Write the code for proportional control of a single motor, using the template shown below:

class MotorController:

    def __init__(self, motor, encoder):
        '''Controller for a single motor
        motor: motor driver (DRV8833)
        encoder: motor encoder (Encoder)
        '''
        self.mot = motor
        self.end = encoder

    def p_control(self, desired_cps, P=1):
        '''Set motor control to rotate at desired_cps'''
        actual_cps = ...
        error = desired_cps - actual_cps
        self.mot.set_speed(P*error)
        # return speed (e.g. for plotting)
        return actual_cps

Save your program as motor_controller.py.

To use this class, first call the constructor with DRV8833 and Encoder instances from the prior lab. Then call p_control periodically (e.g. every T_s=20ms) using a timer:

import ...

desired_cps = ...    # controller setpoint
P = 1                # controller proportional gain
Ts = 20              # controller operating period in [ms]

controller = MotorController(...)

def callback(timer):
    global controller, desired_cps, P
    # proportional control and print actual_cps (for plotting)
    print(controller.p_control(desired_cps, P))

timer = Timer(0)
timer.init(period=Ts, mode=..., callback=...)

Save your program as p_controller.py and upload to the MCU and gradescope.

Figure 1 shows a typical result (when you do this experiment in the lab the output will differ slightly because of variations of the breaking force and system parameters). The plot has three traces: the desired rotation rate (Set Point), actual rate without cruise control (Open Loop) and in red the result with proportional control for P=2.

Controller parameters may differ in your setup. Experiment with the values!

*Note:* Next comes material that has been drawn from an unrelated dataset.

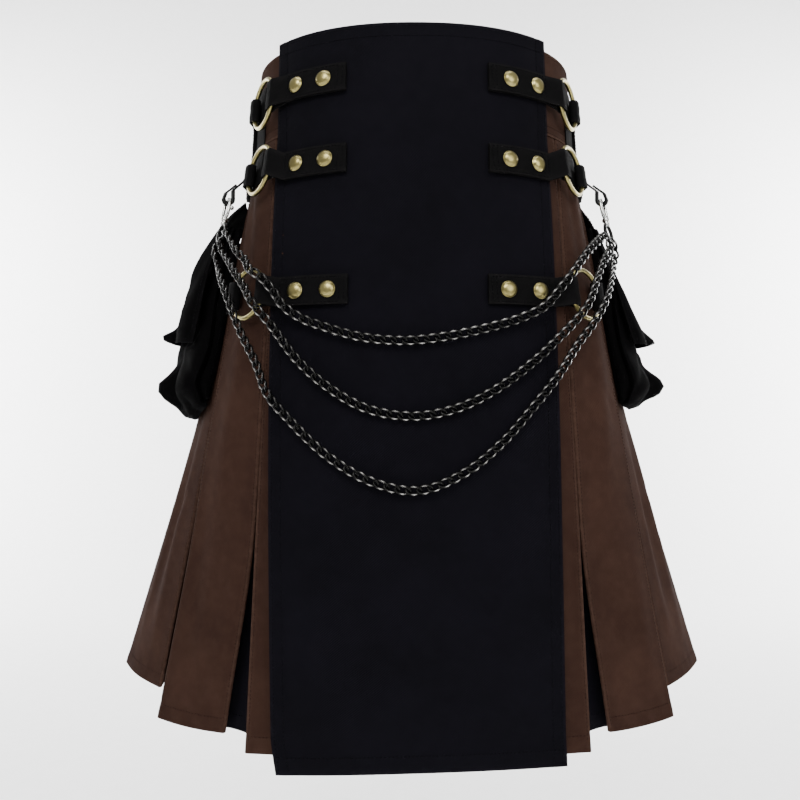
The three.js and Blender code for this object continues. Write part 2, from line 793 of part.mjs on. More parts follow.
function makeHipStraps() {
  const row = ROWS[2];
  const grid = eyedStrap(HIP_STRAP_END, HIP_STRAP_OFF, row.ringZ, STRAP_HEIGHT, ringFrame(row), 1);
  addPair("hip_strap", wall(grid, STRAP_PLY), "black");
}

// Snap hook: a closed loop on the thong, a swivel neck and the ring that gathers the chains.
function roundEndedPath(path, half, low, high) {
  path.absarc(0, low + half, half, Math.PI, 2 * Math.PI, false);
  path.absarc(0, high - half, half, 0, Math.PI, false);
  path.closePath();
  return path;
}

function makeSnapHooks() {
  const half = HOOK_WIDTH / 2;
  const outline = roundEndedPath(new THREE.Shape(), half, 0, HOOK_LENGTH);
  outline.holes.push(roundEndedPath(new THREE.Path(), half - HOOK_BAR, HOOK_BAR, HOOK_LENGTH - HOOK_BAR));
  const loop = new THREE.ExtrudeGeometry(outline, { depth: HOOK_BAR, bevelEnabled: false, curveSegments: 5 });
  loop.translate(0, -HOOK_BAR / 2, -HOOK_BAR / 2);
  const loopEnd = HOOK_LENGTH - HOOK_BAR;
  const neck = new THREE.CylinderGeometry(NECK_RADIUS, NECK_RADIUS, NECK_LENGTH, 8);
  neck.translate(0, loopEnd + NECK_LENGTH / 2 - NECK_SUNK, 0);
  const gather = ringGeometry(GATHER_RADIUS, GATHER_WIRE, GATHER_STEPS);
  gather.rotateX(Math.PI / 2);
  gather.translate(0, GATHER_DROP, 0);
  const hook = joined([loop, neck, gather]);
  hook.applyMatrix4(new THREE.Matrix4().makeBasis(HOOK_ACROSS, HOOK_WAY, HOOK_FACE).setPosition(HOOK_TOP));
  hook.computeVertexNormals();
  addPair("snap_hook", hook, "steel");
}

// Pocket: a bellows pouch on the second panel's face, open at the top, and a flap over it. A point is
// given by its share of the face's width and its stand-off.
function onPocketFace(z, share, out) {
  const a = foldPoint("secondFront", z);
  const b = foldPoint("secondRear", z);
  const bow = bowBetween("secondFront", "secondRear", z) * 4 * share * (1 - share);
  const [x, y] = add(between(a, b, share), outward(unit(add(b, a, -1))), Math.max(0, bow) + out);
  return [x, y, z];
}

const withRear = (columns) => [
  ...columns,
  ...columns.slice(0, -1).reverse().map(({ share, out }) => ({ share: 1 - share, out })),
];

function pocketWall(levels, columns) {
  const grid = levels.map(({ z, fill }) =>
    withRear(columns).map(({ share, out }) =>
      onPocketFace(z, share, POCKET_OFF + (out - POCKET_OFF) * fill),
    ),
  );
  return wall(grid);
}

function makePockets() {
  addPair("pocket", pocketWall(POUCH_LEVELS, POUCH_COLUMNS), "black");
  addPair("pocket_flap", pocketWall(FLAP_LEVELS, FLAP_COLUMNS), "black");
}

// Chains
function gatherExit(side, leave, reach) {
  const angle = THREE.MathUtils.degToRad(leave);
  return HOOK_TOP.clone()
    .addScaledVector(HOOK_WAY, GATHER_DROP + reach * Math.sin(angle))
    .addScaledVector(HOOK_ACROSS, -reach * Math.cos(angle))
    .multiply(new THREE.Vector3(side, 1, 1));
}

function makeChains() {
  const start = GATHER_RADIUS + GATHER_WIRE / 2 + CHAIN_CLEAR;
  const angles = [...Array(CHAIN_SIDES).keys()].map((i) => (2 * Math.PI * (i + 0.5)) / CHAIN_SIDES);
  const outline = new THREE.Shape(
    angles.map((angle) => new THREE.Vector2(Math.cos(angle), Math.sin(angle)).multiplyScalar(CHAIN_WIDTH / 2)),
  );
  CHAINS.forEach(({ leave, rows }, i) => {
    const line = new THREE.CatmullRomCurve3([
      gatherExit(-1, leave, start),
      gatherExit(-1, leave, start + CHAIN_LEAD),
      ...rows.map(({ s, z, out }) => new THREE.Vector3(...skinAt(s, z, out))),
      gatherExit(1, leave, start + CHAIN_LEAD),
      gatherExit(1, leave, start),
    ]);
    const steps = Math.round(line.getLength() / CHAIN_STEP);
    const tube = new THREE.ExtrudeGeometry(outline, { steps, extrudePath: line, bevelEnabled: false });
    addMesh(`chain_${i + 1}`, tube, "gunmetal");
  });
}

makeYoke();
makeSkirt();
makeInsets();
makeApron();
makeApronStraps();
makeRings();
makeStuds();
makeHipTabs();
makeHipStraps();
makeSnapHooks();
makePockets();
makeChains();

export default kilt;
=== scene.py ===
# Hybrid kilt in its worn, hollow form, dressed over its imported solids.
# Metres, +Z up, the front faces -Y. The origin is the centre of the waist opening.
import math

import bpy
import numpy as np
from mathutils import Matrix, Vector


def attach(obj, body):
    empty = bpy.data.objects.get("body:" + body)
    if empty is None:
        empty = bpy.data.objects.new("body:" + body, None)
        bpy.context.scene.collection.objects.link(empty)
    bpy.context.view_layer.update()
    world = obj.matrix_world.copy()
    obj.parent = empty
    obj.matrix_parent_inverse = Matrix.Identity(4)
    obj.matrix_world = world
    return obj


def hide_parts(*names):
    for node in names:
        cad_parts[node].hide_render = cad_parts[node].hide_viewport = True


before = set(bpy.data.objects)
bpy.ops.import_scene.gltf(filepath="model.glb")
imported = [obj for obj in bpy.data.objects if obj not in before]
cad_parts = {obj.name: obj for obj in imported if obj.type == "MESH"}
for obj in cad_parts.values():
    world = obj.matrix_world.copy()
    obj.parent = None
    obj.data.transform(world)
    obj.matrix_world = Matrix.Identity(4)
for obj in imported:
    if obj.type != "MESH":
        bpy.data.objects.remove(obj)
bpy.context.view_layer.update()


def table(columns, *rows):
    """A short table: the names of its columns, then its rows."""
    names = columns.split()
    return [dict(zip(names, row)) for row in rows]


# Camera
CAMERA_AT = (-0.018, -0.660, -0.3145)
CAMERA_TURN = math.radians(-0.38)
CAMERA_LENS = 30
SENSOR_WIDTH = 36

# The cut, as the solids have it
YOKE_TOP = -0.007
YOKE_BOTTOM = -0.085
PLEAT_TOP = -0.0854
HIP = -0.2
THIGH = -0.4
HEM = -0.592
CLOTH = 0.0014
CAD_CLOTH = 0.0016

SECTIONS = table(
    "z half front back",
    (0.0, 0.147, -0.102, 0.104), (YOKE_BOTTOM, 0.152, -0.114, 0.112),
)
SECTION_POWER = 2.2
SECTION_STEPS = 240

# Fold lines of the right half: a length along the yoke, then places in plan at hip, thigh and hem.
FOLDS = {
    "front_rear": dict(yoke=0.130, hip=(0.123, -0.096), thigh=(0.130, -0.120), hem=(0.136, -0.135)),
    "first_front": dict(yoke=0.1322, hip=(0.1247, -0.0943), thigh=(0.1318, -0.118), hem=(0.161, -0.103)),
    "first_rear": dict(yoke=0.198, hip=(0.162, -0.050), thigh=(0.189, -0.080), hem=(0.226, -0.075)),
    "second_front": dict(yoke=0.2002, hip=(0.166, -0.038), thigh=(0.203, -0.033), hem=(0.246, -0.014)),
    "second_rear": dict(yoke=0.265, hip=(0.184, 0.038), thigh=(0.243, 0.043), hem=(0.303, 0.049)),
    "third_front": dict(yoke=0.2672, hem=(0.281, 0.108)),
    "third_rear": dict(yoke=0.330, hem=(0.222, 0.162)),
    "fourth_front": dict(yoke=0.3322, hem=(0.167, 0.189)),
    "fourth_rear": dict(yoke=0.393, hem=(0.090, 0.209)),
    "back_front": dict(yoke=0.3952, hem=(0.033, 0.216)),
}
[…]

Figure 1. Cruise control with proportional control

The controller significantly reduces the variation of the rotation rate under load. However, it also introduces a large systematic error: the actual cps, even without load, is considerably less than the controller input (desired_cps).

We have not observed this systematic error when using feedback with operational amplifiers. What’s different? In our applications of feedback we always assumed that the gain is infinite. This is often a valid assumption - the openloop gain of many operational amplifiers, for example, is in excess of 10⁵ - but it is not correct for our motor.

What about increasing the controller gain P to reduce this error? Figure 2 shows the result. Higher P indeed results in reduced systematic error, but also produces significant oscillations just after the step has been applied.

Figure 2. Cruise control for different values of controller gain P

Moreover, the systematic error is still significant. Try even higher values of P in the lab to see if you can make the systematic error <5% of the step height (1250cps in the plot).

1.2. Proportional-Integral Control

Reducing the systematic error to zero requires infinite gain, but, as we have seen, this results in undesired oscillations. A compromise is a controller with infinite gain at DC (frequency = 0), but lower gain at higher frequencies. The simplest circuit with this characteristic is an integrator:

\[y(t_1) = \frac{1}{\tau_i} \int_{0}^{t_1} x(t) dt\]

In this equation, x and y are the integrator input and output and \(\tau_i\) is the time constant.

In Python we approximate the integration with summation:

\[y(kT_s+T_s) = y(kT_s) + x(kT_s) \times I \times T_s\]

where \(x(kT_s)\) and \(y(kT_s)\) are the input and output of the integrator at the current time step \(kT_s\), \(I\times T_s\) is the integrator gain, and \(y(kT_s+T_s)\) is the new integrator output at time \(kT_s+T_s\).

Modify motor_controller.py as follows to add integral control:

class MotorController:

    def __init__(self, motor, encoder):
        # code from above
        ...
        # new: initialize integrator state
        self.integ = 0

    # add new method:
    def pi_control(self, desired_cps, Ts, P=1, I=1):
        actual_cps = ...
        error = ...
        # Ts in [ms]
        self.integ += error * Ts / 1000
        # clamp integrator, e.g. if desired_cps exceeds maximum motor speed
        self.integ = max(-150, min(self.integ, 150))
        self.mot.set_speed(P*error + I*self.integ)
        return actual_cps

Save your program as motor_controller.py and upload to the MCU and gradescope.

Also write pi_controller.py (similar to p_controller.py but calling pi_control rather than p_control) and upload to gradescope and the MCU.

2. Lab

Support the robot such that the wheels can turn freely. Test the cruise control, with first proportional control and then with the PI controller. To facilitate comparison, operate one motor with and the other without control (code from previous lab). Manually adjust the motor control duty cycle of the motor without control to match desired_cps.

Plot the step response for varying values of P. Your result should look similar to Figure 2. One you have found a good value for P, evaluate the behavior under load. Your output should look similar to Figure 1.

Checkoff:

Repeat your evaluation for PI control. Your plots should look similar to Figure 3 and Figure 4.

Checkoff:

Figure 3. Cruise control with a PI Controller for varying values of I

Figure 4. Load test of cruise control with PI controller

1. Strictly speaking, feedback in operational amplifiers is not purely proportional because of the dynamics of the system. Take a controls or feedback course for an in-depth treatment.